Sept années ont passé. Hester a été pardonnée par les particuliers.. Sa réhabilitation est complète, à tel point que sa lettre écarlate ne la désignera plus comme Adultère mais comme "active". Mais son amant cède chaque jour sous la torture morale que lui inflige le mari trompé. Arthur Dimmesdale meurt surtout, tué par sa conscience et par le rigorisme, l'intégrisme puritain. Roger Chillingworth, homme contrefait, est de plus en plus asservi par le nouveau but qu'il s'est fixé. Il devient un démon mais il échoue car Arthur meurt sur le pilori, expire dans les bras de celle qu'il a toujours aimée.

L'histoire ainsi narrée peut paraître sombre, lourdement édifiante. Mais je crois qu'en ces jours marqués par l'obscurantisme religieux, il est plus qu'impérieux de le lire et le relire.

Ce roman est traversé de scènes hallucinantes et belles à la fois. La nature est au diapason. La folie irrigue ce récit à travers la figure charismatique et émouvante du pasteur. Plus encore, la figure d'Hester s'impose, magistrale et forte dans ce retour en grâce.

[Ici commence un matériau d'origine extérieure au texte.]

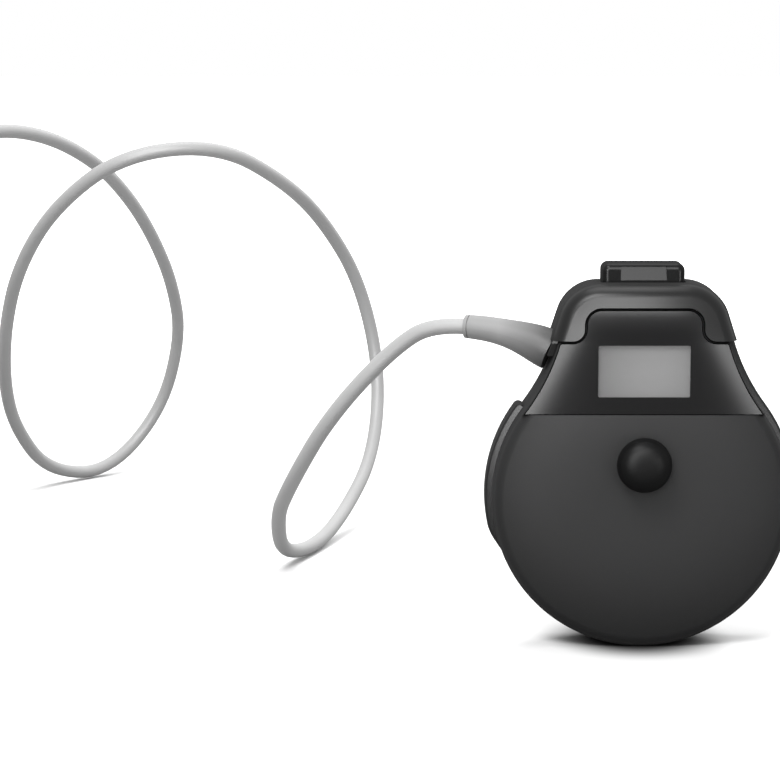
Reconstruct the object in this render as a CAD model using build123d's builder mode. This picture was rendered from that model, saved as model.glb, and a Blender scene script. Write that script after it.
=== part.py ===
"""Wireless contraction transducer of a cardiotocograph, with its plug-in electrode lead.

The transducer stands on its rim. X runs to the right, Y to the back and Z up, in millimetres.
"""
import os
from math import acos, atan2, cos, degrees, pi, radians, sin, sqrt, tan

from build123d import *

os.makedirs("parts", exist_ok=True)

# Round body: face radius, wall, and how deep each part of it is from front to back
disc_r = 42.0
wall = 2.0
front_depth = 8.25
body_depth = 21.0
dome_r = 320.0
rim_round = 0.6
disc_rim_round = 3.0
back_round = 0.7

# Neck: concave sides that leave the disc, a shoulder, and a tongue that the plug straddles
neck_sweep_r = 60.0
shoulder_half = 23.8
shoulder_rise = 3.1
tongue_half = 16.5
tongue_height = 9.3
tongue_top_r = 4.5
tongue_foot_r = 3.5
shoulder_round = 0.8

# Side grip flanks on the rear shell
flank_proud = 2.0
flank_gap = 0.5
flank_depth = 8.0
flank_round = 0.7
flank_low_deg = -25.0
flank_full_deg = -10.0
flank_left_over_deg = 1.1
flank_end_r = 1.6

# Belt stud for the buttonholes of a belt
stud_rise = 11.1
stud_head_r = 7.7
stud_height = 9.0
stud_neck_r = 4.0
stud_neck_length = 3.2
stud_lip = 1.0
stud_screw_bite = 4.0

# Fascia panel and display
fascia_rise = 24.6
fascia_inset = 0.45
fascia_thick = 1.2
fascia_chamfer = 0.2
window_width = 25.7
window_height = 14.6
window_drop = 8.3
window_round = 0.5
lens_sink = 0.1
lcd_width = 29.0
lcd_height = 17.0
lcd_thick = 2.4
flex_width = 9.0
flex_thick = 0.4
flex_land = 1.8

# Sensing plunger, its diaphragm and the strain-gauge beam
plunger_r = 13.0
plunger_proud = 1.5
plunger_thick = 3.6
plunger_round = 0.8
stem_r = 2.5
stem_length = 2.9
sensor_travel = 0.4
diaphragm_r = 17.0
diaphragm_thick = 0.8
beam_length = 30.0
beam_width = 8.0
beam_thick = 1.6
beam_root = 24.0
beam_screw_pitch = 5.0
beam_screw_bite = 1.6
beam_waist_share = 0.55
beam_waist_r = 1.8

# Boards, battery and the small electronics
board_gap = 1.6
board_thick = 1.2
board_stand_off = 3.75
standoff_inset = 4.5
standoff_r = 2.2
battery_width = 36.0
battery_height = 24.0
battery_thick = 5.0
battery_drop = 13.0
shield_x = 12.0
shield_rise = 13.0
shield_size = 14.0
shield_height = 2.2
buzzer_r = 4.5
buzzer_height = 2.6
antenna_width = 20.0
antenna_height = 5.0
antenna_thick = 0.8

# Fasteners
shell_screw_inset = 8.5
shell_screw_deg = (40.0, 140.0, 220.0, 320.0)
shell_boss_r = 3.4
screw_r = 1.2
screw_head_r = 2.3
screw_head_height = 1.5
screw_sink = 3.2
shell_screw_bite = 4.0

# Seam gasket
gasket_inset = 0.7
gasket_width = 0.7
gasket_depth = 0.8

# Contacts on top of the tongue
contact_count = 5
contact_pitch = 3.6
contact_r = 1.1
contact_block_width = 20.0
contact_block_depth = 6.0
contact_flange_thick = 1.0
contact_pad_thick = 0.8

# Plug cap that straddles the tongue
plug_cap_rise = 6.8
plug_corner_r = 12.0
plug_foot_wall = 2.2
plug_flare_deg = 18.0
plug_proud = 0.6
plug_split_depth = 14.75
plug_cover_thick = 2.2
plug_front_round = 3.6
plug_back_round = 1.2
ear_thick = 1.4
ear_drop = 4.4
ear_front_depth = 1.75
ear_depth = 4.0
carrier_width = 19.0
carrier_depth = 6.6
carrier_height = 2.2
pin_r = 0.6
pin_length = 1.9
pin_tip_gap = 0.06
plug_screw_out = 3.7
plug_screw_rise = 7.3
plug_screw_r = 0.8
plug_screw_head_r = 1.7
plug_screw_head_height = 1.0
plug_screw_length = 6.0
rail_width = 2.0
rail_depth = 1.0
rail_behind_seam = 2.7
rail_rise = 4.3
rail_length = 4.0

# Release tab on the plug cap
tab_half = 11.6
tab_rise = 5.3
tab_depth = 9.0
tab_corner_r = 2.2
tab_side_round = 1.8
tab_edge_round = 0.5
tab_facet_half = 6.4
tab_facet_low = 0.6
tab_facet_high = 0.8
tab_facet_lean = 0.9
tab_flange = 1.4
tab_flange_thick = 1.0
tab_lip = 1.0
well_depth = 3.3
spring_thick = 0.3
spring_width = 5.0
spring_length = 19.0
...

Tout est sombre dans ce roman. Des mots reviennent constamment : "sombre, ignominie". Mais cet univers crépusculaire est déchiré, lézardé par les éclats de rire, la luminosité, la vivacité de la petite Pearl.

Ce récit est d'autant plus beau qu'il est sobre et dense. Nathaniel Hawthorne maîtrise à merveille l'art de la litote.

Voilà mon coup de coeur. J'aime à partager mes coups de coeur.